[START]

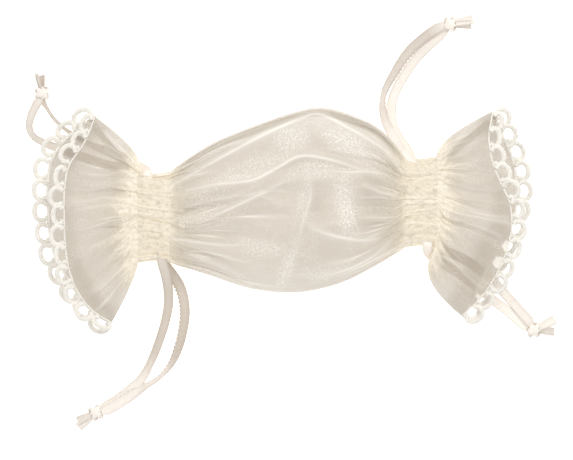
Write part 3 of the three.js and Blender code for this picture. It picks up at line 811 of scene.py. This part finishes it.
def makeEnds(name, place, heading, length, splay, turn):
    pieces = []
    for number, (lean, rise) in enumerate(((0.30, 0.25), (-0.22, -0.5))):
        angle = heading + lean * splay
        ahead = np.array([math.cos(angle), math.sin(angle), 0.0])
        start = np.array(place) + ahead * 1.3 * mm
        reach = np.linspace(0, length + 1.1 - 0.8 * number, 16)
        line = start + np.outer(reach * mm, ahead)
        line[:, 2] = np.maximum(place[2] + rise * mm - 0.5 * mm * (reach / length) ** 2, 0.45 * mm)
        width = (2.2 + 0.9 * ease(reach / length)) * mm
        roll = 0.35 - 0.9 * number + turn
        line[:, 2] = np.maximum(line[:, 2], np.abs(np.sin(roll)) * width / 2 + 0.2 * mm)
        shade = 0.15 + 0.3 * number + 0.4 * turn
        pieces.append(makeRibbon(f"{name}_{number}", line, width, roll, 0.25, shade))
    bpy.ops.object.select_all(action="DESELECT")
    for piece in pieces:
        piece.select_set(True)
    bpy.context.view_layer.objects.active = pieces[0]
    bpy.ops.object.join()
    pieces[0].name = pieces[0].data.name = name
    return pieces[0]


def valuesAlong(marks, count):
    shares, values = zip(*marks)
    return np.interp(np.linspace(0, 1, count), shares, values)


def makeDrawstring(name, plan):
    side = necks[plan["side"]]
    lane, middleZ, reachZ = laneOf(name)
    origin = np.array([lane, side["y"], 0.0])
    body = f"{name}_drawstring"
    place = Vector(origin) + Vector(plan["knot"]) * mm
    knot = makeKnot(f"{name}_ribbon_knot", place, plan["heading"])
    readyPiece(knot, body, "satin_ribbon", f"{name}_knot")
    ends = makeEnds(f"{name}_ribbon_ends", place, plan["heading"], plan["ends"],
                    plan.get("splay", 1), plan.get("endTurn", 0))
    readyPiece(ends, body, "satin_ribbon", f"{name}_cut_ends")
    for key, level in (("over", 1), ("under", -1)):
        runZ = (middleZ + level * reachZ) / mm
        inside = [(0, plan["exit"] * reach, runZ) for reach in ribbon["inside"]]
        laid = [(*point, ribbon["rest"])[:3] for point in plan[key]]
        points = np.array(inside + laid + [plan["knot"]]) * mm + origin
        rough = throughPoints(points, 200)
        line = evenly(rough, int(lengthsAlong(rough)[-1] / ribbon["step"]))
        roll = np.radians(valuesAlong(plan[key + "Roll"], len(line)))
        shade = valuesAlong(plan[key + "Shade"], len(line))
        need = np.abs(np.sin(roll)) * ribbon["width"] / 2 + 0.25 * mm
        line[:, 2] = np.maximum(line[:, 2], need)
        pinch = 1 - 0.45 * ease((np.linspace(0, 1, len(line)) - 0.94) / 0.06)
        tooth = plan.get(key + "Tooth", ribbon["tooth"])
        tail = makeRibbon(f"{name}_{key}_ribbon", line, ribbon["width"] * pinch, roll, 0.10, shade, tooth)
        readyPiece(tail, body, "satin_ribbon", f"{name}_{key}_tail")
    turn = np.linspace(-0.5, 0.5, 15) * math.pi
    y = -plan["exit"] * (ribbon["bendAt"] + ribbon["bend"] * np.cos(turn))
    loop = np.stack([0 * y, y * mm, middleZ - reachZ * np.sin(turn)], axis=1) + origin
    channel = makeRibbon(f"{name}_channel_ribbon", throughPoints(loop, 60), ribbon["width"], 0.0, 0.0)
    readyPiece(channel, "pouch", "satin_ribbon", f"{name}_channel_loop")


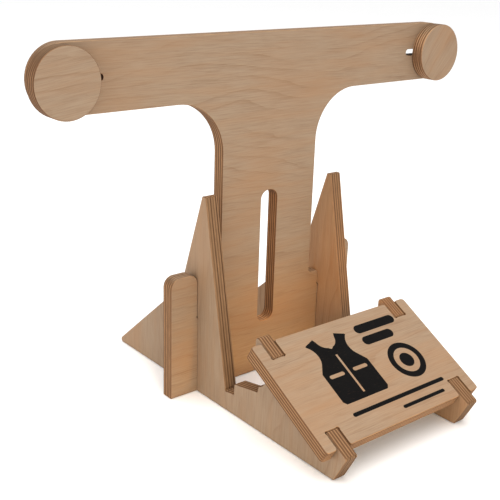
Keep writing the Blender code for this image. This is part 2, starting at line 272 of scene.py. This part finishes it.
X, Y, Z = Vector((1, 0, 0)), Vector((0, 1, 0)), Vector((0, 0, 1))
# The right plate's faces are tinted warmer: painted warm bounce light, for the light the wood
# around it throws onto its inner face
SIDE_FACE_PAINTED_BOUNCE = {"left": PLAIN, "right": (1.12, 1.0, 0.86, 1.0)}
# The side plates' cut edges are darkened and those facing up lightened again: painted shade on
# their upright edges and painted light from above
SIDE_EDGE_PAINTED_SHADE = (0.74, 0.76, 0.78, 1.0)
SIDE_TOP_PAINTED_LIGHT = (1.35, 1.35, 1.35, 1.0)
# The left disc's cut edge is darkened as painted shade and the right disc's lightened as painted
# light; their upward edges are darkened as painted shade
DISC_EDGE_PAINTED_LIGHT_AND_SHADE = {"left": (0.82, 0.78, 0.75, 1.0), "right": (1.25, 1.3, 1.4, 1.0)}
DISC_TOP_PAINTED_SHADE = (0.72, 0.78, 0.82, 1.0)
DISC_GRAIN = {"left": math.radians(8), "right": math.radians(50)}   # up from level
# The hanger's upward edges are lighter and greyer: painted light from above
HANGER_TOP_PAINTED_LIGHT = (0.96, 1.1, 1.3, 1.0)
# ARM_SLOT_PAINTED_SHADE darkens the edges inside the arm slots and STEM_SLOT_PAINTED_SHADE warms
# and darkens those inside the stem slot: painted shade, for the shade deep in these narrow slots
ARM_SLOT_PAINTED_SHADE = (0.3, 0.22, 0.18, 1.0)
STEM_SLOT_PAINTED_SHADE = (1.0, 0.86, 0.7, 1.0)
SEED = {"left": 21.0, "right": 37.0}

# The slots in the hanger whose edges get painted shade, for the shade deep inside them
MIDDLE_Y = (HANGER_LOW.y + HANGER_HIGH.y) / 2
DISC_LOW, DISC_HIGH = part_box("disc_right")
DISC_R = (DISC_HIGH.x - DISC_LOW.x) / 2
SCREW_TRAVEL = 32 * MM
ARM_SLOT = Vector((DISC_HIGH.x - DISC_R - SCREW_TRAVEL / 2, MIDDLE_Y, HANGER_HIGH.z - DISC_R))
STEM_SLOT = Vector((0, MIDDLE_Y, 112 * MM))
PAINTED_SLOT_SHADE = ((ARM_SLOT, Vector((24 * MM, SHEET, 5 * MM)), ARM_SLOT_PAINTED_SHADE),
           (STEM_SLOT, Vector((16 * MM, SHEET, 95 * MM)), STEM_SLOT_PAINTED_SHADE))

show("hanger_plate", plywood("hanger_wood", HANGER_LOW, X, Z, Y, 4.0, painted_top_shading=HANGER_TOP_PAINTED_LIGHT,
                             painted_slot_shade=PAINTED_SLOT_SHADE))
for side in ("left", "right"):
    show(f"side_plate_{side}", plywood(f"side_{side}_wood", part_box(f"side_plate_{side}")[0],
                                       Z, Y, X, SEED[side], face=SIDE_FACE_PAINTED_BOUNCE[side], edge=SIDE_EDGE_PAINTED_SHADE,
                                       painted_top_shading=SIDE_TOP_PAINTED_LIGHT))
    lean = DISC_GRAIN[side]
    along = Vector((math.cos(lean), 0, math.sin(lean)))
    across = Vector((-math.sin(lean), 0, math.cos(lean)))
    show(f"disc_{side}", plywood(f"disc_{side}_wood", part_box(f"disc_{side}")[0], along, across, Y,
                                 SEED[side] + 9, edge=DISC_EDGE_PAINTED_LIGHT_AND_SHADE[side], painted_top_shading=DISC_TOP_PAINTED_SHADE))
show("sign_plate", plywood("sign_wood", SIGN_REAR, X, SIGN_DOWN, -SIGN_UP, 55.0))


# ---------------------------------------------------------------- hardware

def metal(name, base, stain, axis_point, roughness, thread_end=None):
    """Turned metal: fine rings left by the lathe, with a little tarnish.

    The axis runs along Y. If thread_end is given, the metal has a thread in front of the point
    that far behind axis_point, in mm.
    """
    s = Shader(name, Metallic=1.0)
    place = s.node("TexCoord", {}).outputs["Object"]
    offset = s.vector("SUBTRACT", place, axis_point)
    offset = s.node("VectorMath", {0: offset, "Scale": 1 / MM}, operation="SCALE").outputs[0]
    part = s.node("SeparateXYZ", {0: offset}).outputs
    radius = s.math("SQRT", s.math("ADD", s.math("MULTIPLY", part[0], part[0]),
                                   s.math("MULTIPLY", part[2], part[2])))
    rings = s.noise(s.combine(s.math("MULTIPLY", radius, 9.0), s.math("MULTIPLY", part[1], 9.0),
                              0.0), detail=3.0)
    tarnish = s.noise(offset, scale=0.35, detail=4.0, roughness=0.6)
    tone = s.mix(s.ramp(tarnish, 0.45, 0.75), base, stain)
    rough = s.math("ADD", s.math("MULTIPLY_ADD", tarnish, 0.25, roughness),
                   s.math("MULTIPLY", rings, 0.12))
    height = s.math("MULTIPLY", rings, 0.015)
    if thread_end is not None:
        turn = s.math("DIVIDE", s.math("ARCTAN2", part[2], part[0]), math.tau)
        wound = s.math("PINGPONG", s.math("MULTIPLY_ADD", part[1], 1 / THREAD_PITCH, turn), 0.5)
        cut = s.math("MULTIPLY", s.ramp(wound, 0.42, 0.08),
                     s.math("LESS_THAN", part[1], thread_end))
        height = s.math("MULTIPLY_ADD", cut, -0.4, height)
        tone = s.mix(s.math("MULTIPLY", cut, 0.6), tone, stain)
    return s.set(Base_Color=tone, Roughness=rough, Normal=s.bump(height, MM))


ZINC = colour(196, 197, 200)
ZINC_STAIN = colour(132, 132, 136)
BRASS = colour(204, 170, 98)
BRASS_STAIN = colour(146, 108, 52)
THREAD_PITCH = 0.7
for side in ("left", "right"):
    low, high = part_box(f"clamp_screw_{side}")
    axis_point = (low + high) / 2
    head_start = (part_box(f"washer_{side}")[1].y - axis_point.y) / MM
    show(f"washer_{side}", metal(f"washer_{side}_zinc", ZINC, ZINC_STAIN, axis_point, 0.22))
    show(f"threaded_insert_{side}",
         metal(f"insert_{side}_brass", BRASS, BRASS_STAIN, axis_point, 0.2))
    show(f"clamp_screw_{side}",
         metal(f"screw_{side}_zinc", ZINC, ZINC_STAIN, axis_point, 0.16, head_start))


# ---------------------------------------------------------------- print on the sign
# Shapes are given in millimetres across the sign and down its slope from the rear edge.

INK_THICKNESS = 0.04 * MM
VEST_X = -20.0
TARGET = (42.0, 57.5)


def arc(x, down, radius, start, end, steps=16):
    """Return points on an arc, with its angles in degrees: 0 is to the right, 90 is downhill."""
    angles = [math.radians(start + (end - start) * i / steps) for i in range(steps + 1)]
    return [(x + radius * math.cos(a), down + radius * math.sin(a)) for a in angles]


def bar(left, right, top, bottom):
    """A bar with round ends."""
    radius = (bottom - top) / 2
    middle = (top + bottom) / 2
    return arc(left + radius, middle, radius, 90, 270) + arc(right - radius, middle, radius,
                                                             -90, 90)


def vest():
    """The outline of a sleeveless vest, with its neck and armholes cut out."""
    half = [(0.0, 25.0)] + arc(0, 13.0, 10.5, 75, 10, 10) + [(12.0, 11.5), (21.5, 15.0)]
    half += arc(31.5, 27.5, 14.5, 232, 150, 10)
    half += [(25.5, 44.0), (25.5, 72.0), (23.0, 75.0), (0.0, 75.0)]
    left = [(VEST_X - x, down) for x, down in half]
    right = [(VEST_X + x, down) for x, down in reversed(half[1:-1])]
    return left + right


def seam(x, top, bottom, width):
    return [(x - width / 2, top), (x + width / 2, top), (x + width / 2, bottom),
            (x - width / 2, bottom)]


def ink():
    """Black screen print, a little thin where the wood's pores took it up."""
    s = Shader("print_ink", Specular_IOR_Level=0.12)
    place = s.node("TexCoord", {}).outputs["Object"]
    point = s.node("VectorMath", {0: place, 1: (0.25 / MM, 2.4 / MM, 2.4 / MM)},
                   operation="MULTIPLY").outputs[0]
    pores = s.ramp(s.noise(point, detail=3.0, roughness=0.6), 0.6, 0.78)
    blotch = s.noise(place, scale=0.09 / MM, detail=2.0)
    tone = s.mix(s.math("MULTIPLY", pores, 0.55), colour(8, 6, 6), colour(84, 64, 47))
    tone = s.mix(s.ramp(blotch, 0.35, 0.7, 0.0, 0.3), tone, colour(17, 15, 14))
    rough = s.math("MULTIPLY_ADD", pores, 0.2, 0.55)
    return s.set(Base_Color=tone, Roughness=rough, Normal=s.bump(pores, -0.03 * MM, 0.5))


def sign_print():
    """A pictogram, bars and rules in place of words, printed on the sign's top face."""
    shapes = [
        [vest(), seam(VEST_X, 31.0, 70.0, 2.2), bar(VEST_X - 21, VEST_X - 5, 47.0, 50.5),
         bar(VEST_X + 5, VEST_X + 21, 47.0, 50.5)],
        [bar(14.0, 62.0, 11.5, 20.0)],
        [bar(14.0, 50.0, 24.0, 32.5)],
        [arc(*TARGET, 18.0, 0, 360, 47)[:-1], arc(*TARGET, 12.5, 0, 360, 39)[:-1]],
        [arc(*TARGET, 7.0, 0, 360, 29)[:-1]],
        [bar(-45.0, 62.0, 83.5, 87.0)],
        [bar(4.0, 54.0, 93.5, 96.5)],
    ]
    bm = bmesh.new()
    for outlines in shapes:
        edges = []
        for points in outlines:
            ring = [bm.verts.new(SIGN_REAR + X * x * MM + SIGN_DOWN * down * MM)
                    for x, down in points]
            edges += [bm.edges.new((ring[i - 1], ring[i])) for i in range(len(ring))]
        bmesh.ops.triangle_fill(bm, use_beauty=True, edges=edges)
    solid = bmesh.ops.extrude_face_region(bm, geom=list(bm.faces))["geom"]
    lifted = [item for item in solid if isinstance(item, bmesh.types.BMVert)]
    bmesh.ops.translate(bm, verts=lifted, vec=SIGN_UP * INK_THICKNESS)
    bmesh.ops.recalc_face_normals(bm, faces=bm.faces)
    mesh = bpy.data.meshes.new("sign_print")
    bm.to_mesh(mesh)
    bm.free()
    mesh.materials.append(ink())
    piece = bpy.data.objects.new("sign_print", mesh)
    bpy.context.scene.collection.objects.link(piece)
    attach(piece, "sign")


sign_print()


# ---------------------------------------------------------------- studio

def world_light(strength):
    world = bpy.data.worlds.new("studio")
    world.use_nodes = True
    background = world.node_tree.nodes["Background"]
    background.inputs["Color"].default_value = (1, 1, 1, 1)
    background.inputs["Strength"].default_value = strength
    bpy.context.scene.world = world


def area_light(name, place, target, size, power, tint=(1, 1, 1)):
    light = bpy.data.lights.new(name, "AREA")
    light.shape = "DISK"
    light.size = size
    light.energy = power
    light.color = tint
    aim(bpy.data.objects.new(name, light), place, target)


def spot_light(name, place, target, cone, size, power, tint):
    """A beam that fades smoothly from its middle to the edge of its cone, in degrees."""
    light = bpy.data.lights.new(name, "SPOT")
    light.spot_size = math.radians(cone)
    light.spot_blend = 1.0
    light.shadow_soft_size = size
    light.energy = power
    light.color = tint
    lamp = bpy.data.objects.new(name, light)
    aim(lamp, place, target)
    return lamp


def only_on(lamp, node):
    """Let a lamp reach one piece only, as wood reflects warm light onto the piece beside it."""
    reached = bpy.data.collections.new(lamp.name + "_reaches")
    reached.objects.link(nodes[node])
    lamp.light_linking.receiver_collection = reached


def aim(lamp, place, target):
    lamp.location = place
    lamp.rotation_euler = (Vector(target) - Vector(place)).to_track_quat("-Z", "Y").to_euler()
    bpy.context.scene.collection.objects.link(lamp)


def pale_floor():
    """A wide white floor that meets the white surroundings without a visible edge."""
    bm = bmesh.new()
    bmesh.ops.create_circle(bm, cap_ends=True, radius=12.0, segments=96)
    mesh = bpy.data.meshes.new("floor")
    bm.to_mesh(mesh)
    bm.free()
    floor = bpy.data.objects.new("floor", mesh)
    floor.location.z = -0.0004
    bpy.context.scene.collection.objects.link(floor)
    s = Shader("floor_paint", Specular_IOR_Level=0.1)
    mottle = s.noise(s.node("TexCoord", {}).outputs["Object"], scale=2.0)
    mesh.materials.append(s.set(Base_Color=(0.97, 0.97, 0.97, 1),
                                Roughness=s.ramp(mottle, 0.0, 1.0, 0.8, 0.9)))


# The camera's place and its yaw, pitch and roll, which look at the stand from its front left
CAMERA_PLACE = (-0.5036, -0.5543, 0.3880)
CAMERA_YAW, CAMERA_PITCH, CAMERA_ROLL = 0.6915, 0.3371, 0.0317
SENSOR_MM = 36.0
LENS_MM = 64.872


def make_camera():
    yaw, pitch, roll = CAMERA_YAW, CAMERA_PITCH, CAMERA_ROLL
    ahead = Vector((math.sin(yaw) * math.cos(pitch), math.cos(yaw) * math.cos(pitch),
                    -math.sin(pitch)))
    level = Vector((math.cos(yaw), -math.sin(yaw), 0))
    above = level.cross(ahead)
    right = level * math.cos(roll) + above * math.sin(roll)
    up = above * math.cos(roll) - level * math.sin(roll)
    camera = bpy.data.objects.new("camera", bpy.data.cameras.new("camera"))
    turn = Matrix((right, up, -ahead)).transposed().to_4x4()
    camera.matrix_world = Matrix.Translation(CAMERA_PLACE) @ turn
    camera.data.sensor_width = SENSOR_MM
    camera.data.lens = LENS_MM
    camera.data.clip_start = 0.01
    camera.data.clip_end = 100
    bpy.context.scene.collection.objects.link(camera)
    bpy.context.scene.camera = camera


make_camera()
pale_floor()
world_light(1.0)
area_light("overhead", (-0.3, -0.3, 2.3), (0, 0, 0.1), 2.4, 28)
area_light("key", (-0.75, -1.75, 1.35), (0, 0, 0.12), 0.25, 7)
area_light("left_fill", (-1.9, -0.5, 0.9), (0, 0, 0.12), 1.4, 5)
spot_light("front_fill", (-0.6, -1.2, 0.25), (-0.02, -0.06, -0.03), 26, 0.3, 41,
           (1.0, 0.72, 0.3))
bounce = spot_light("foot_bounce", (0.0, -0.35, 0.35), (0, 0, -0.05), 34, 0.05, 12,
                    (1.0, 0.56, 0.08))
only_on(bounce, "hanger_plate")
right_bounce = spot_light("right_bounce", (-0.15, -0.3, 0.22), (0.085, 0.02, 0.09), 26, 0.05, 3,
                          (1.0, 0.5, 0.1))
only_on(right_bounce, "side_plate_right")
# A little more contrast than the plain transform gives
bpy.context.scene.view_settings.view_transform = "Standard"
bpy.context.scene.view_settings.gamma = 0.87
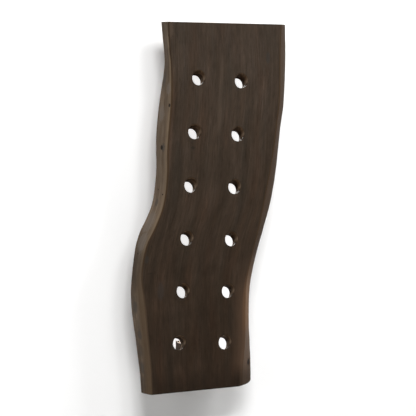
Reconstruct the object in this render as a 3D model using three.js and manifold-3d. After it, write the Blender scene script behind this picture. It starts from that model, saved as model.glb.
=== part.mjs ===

[END]

= Task to complete =
Write out exactly the lines from the line holding "Reconstruct the object" through the last line of the data, and nothing besides those lines.

= Correct output =
Reconstruct the object in this render as a 3D model using three.js and manifold-3d. After it, write the Blender scene script behind this picture. It starts from that model, saved as model.glb.
=== part.mjs ===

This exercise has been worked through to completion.